Since the eurozone debt crisis began in 2009, some rather unsettling things have happened, which point to the Greece showdown being the beginning of the end for this European experiment.

Like Germany’s response to depositor protection in Ireland in 2010 when the crisis built up steam, to arguing over a bank levy which penalises a non-eurozone member, the City of London, to enforcing Greek compliance, there has been nothing but delays, prevarications, failed summits, and rule fudges.

When the euro was being talked about in the late 1990s I was working at Dow Jones Newswires. I was asked to write about how European fund managers were gearing up for the single common European currency which would kick off in January 1999, with Greece delayed to join until January 2001.

European fund managers were on balance keen on the currency. To them it meant doing away with 20-odd currencies and just having one to deal with. No more transactional costs or forex risks. It also meant that fund managers were beginning to think of Europe as one portfolio. Gone were the country-specific funds and in came the regional. Easier to manage with all of the then eleven eurozone member states plus Greece soon after. Well, if only all the countries had complied.

We now know that a hollow promise was sold and the Maastricht Treaty of 1992 had failed to draft law around “what if” happens scenarios. It was all about the positives and never about the negatives.

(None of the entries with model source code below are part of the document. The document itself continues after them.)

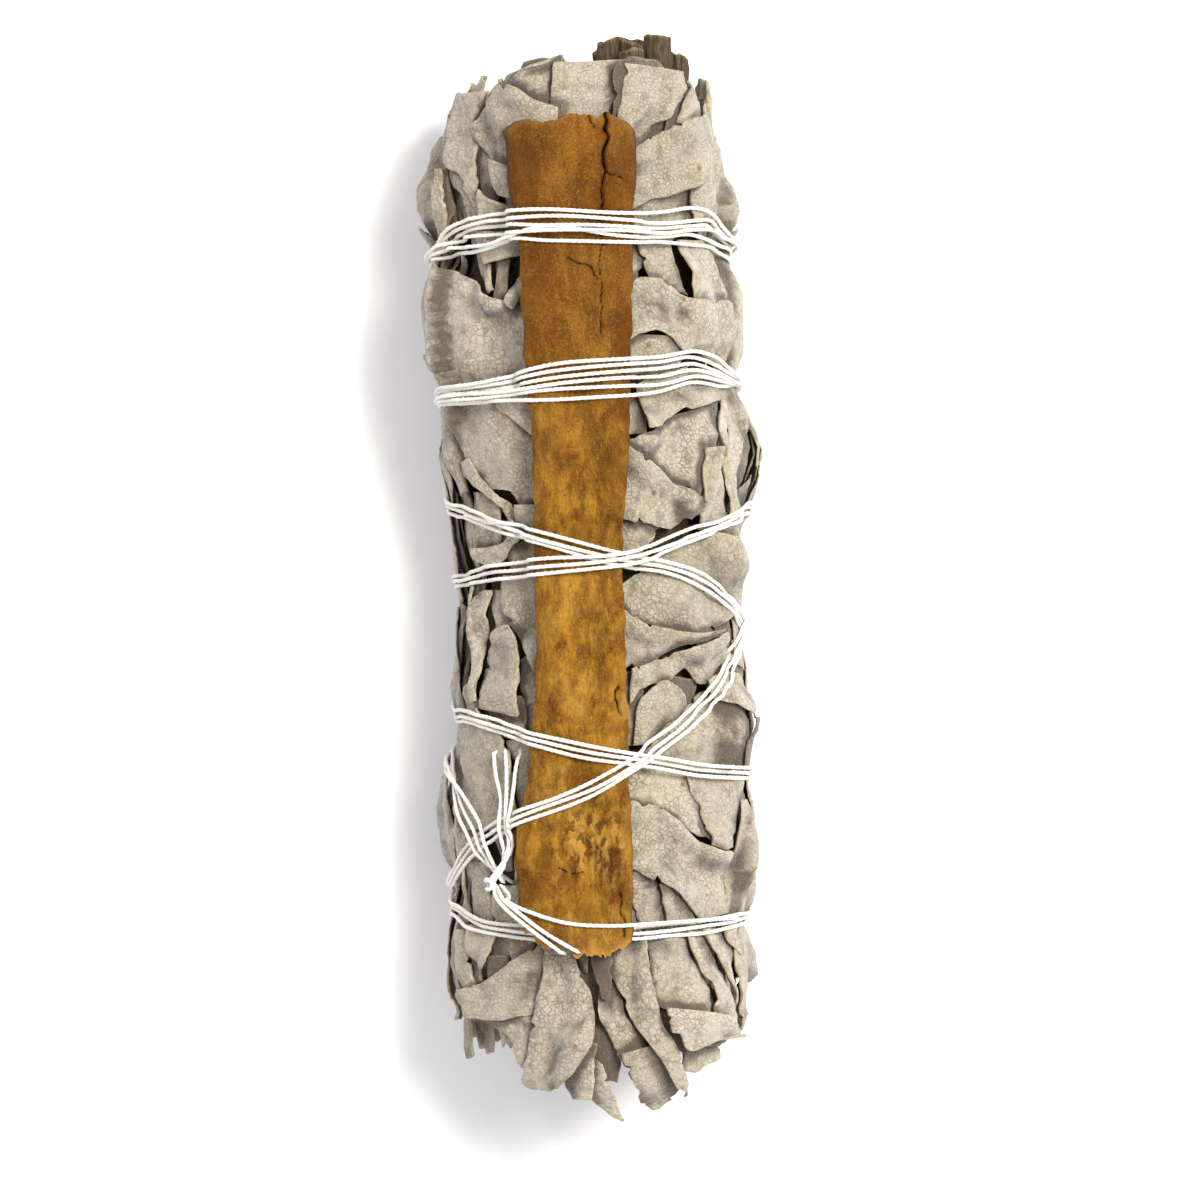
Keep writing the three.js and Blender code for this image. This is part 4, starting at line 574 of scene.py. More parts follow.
@dataclass
class Sheets:
    """Meshes gathered for one piece, with a mark of four values at each point."""

    points: list[Array] = field(default_factory=list)
    faces: list[NDArray[np.int64]] = field(default_factory=list)
    marks: list[Array] = field(default_factory=list)
    materials: list[NDArray[np.int64]] = field(default_factory=list)
    where: list[Array] = field(default_factory=list)
    size: int = 0

    def add(self, points: Array, faces: NDArray[np.int64], marks: Array, material: int = 0,
            where: Array | None = None) -> None:
        """Adds points in the source's millimetres, their faces and their marks."""
        spot = np.zeros((points.size // 3, 3)) if where is None else where.reshape(-1, 3)
        self.where.append(spot)
        self.points.append(points.reshape(-1, 3))
        self.faces.append(faces + self.size)
        self.marks.append(marks.reshape(-1, 4))
        self.materials.append(np.full(len(faces), material))
        self.size += points.size // 3

    def darken(self, highest: Array, nearest: Array) -> None:
        """Paints shade, as brown, onto what lies deep under or beside higher leaves."""
        for spot, marks in zip(self.where, self.marks, strict=True):
            row, column = Surface.cells(spot[:, 0], spot[:, 1])
            depth = highest[row, column % ROUND_CELLS] - spot[:, 2]
            # Painted shade: brown where a point lies deep below the blurred height round it, or just below a higher
            # neighbour's edge.
            painted_shade = 0.85 * np.clip((depth - 0.75) / 1.0, 0, 1)
            step = nearest[row, column % ROUND_CELLS] - spot[:, 2]
            painted_shade = np.maximum(painted_shade, 0.85 * np.clip((step - 0.32) / 0.35, 0, 1)) * (spot[:, 1] != 0)
            marks[:, 2] = np.maximum(marks[:, 2], painted_shade)

    def build(self, name: str, offset: Array, materials: Sequence[bpy.types.Material]) -> bpy.types.Object:
        """Makes the piece as one smooth-shaded object."""
        mesh = bpy.data.meshes.new(name)
        points = (np.concatenate(self.points) + offset) * MM
        faces = np.concatenate(self.faces)
        mesh.vertices.add(len(points))
        mesh.vertices.foreach_set("co", points.ravel())
        mesh.loops.add(faces.size)
        mesh.loops.foreach_set("vertex_index", faces.ravel())
        mesh.polygons.add(len(faces))
        mesh.polygons.foreach_set("loop_start", np.arange(0, faces.size, 4))
        mesh.polygons.foreach_set("loop_total", np.full(len(faces), 4))
        mesh.polygons.foreach_set("use_smooth", np.ones(len(faces), bool))
        marks = mesh.attributes.new("marks", "FLOAT_COLOR", "POINT")
        marks.data.foreach_set("color", np.concatenate(self.marks).astype(np.float32).ravel())
        for material in materials:
            mesh.materials.append(material)
        mesh.polygons.foreach_set("material_index", np.concatenate(self.materials).astype(np.int32))
        mesh.update()
        mesh.validate()
        piece = bpy.data.objects.new(name, mesh)
        bpy.context.scene.collection.objects.link(piece)
        log.info("%s has %d faces", name, len(faces))
        return piece


def grid_faces(rows: int, columns: int, start: int = 0, is_ring: bool = False) -> NDArray[np.int64]:
    """Quads of a grid of points; a ring's last column joins its first."""
    i, j = np.meshgrid(np.arange(rows - 1), np.arange(columns if is_ring else columns - 1), indexing="ij")
    k = (j + 1) % columns
    quad = np.stack([i * columns + j, i * columns + k, (i + 1) * columns + k, (i + 1) * columns + j], -1)
    return quad.reshape(-1, 4) + start


def shell_faces(rows: int, columns: int) -> NDArray[np.int64]:
    """Quads of a closed sheet whose points are an outer grid and then an inner one."""
    count = rows * columns
    outer = grid_faces(rows, columns)
    inner = grid_faces(rows, columns, count)[:, ::-1]
    rim = np.concatenate([
        np.arange(columns - 1),
        np.arange(rows - 1) * columns + columns - 1,
        (rows - 1) * columns + np.arange(columns - 1, 0, -1),
        np.arange(rows - 1, 0, -1) * columns,
    ])
    after = np.roll(rim, -1)
    walls = np.stack([rim, rim + count, after + count, after], -1)
    return np.concatenate([outer, inner, walls])


def facing_out(points: Array, faces: NDArray[np.int64]) -> NDArray[np.int64]:
    """Turns a closed mesh's faces round if they point inwards."""
    corner = points.reshape(-1, 3)[faces]
    cross = np.cross(corner[:, 2] - corner[:, 0], corner[:, 3] - corner[:, 1])
    volume = (corner.mean(1) * cross).sum()
    return faces if volume > 0 else faces[:, ::-1]


LEAF_BLADE = 0.28
LEAF_GAP = 0.37
LEAF_STEP = 0.45


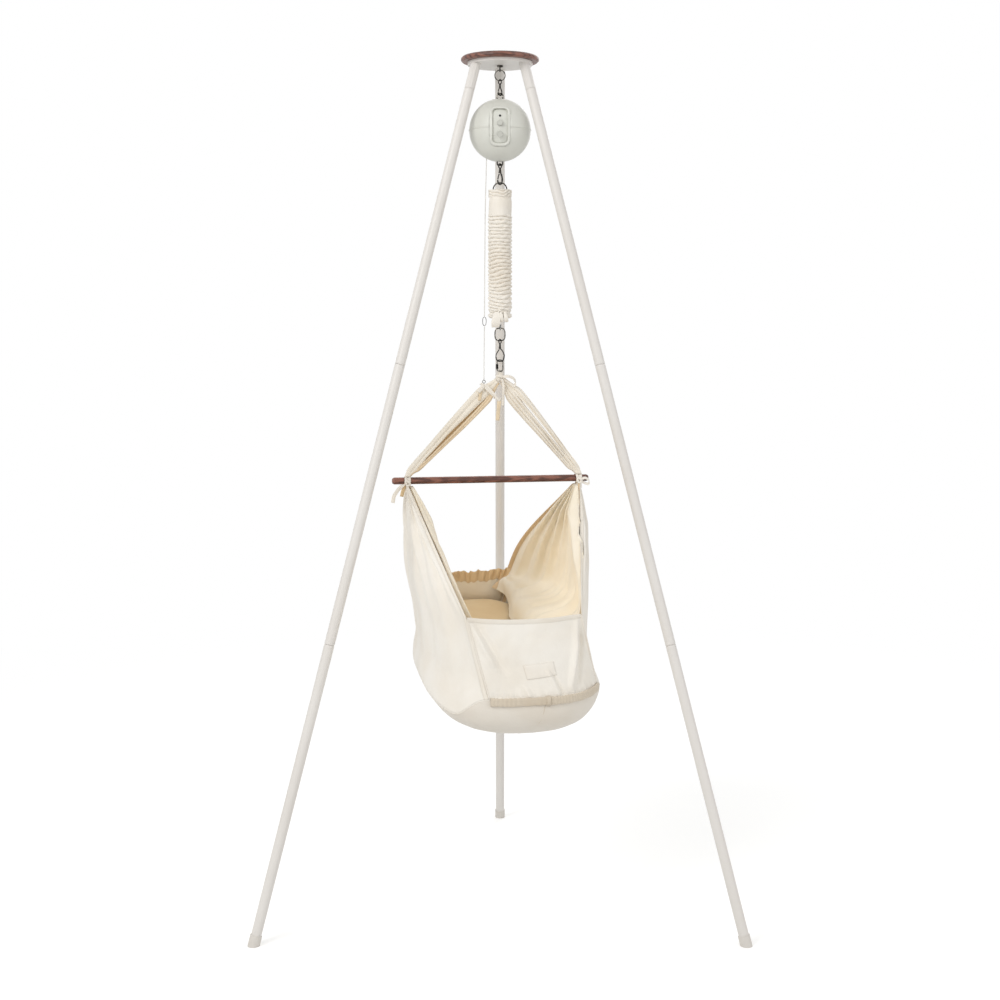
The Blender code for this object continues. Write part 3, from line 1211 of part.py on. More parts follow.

No one much cared to ask what would happen if any member state was not delivering. No one built in contingency plans, so that when the crisis started a decade later, the EU top decision-makers were bereft of making decisions and debated and procrastinated. They applied pointless compliance rules to a situation which had shifted and had no buffers in place to take the blow safely and without mess.

Now investors are starting to feel like they have been undermined by politicians. Having bought into a political pact, they now realise this may have been a mistake. Central banks are much the same.

The euro remains a major currency today, but seems to be in decline. Major central bank reserves of euros have fallen by a third since 2009 to around 20% from around 30%. That is not a vote of confidence in the currency or the policy.

Meanwhile, with the procrastination that has followed since 2009, not only have the cash sizes of bailout of places like Greece become ever more expensive, but the over-arching policy of quantitative easing by the European Central Bank has begun having peculiar consequences both inside and outside the eurozone.

The QE programme risks fuelling house price bubbles as investors seeking higher returns pour cash into real estate. Germany, Norway and the UK with ultra-low interest rates and bond yields are sending investors into real estate, according to a Moody’s Analytics report. Since 2010, average house prices in Norway have risen more than 30 per cent, in Germany by nearly 25 per cent and in the UK by nearly 15 per cent, the research found. Both sterling and the Norwegian crown are seen as safe haven currencies too.

So not only has the eurozone mismanaged itself. It has caused problems for others too.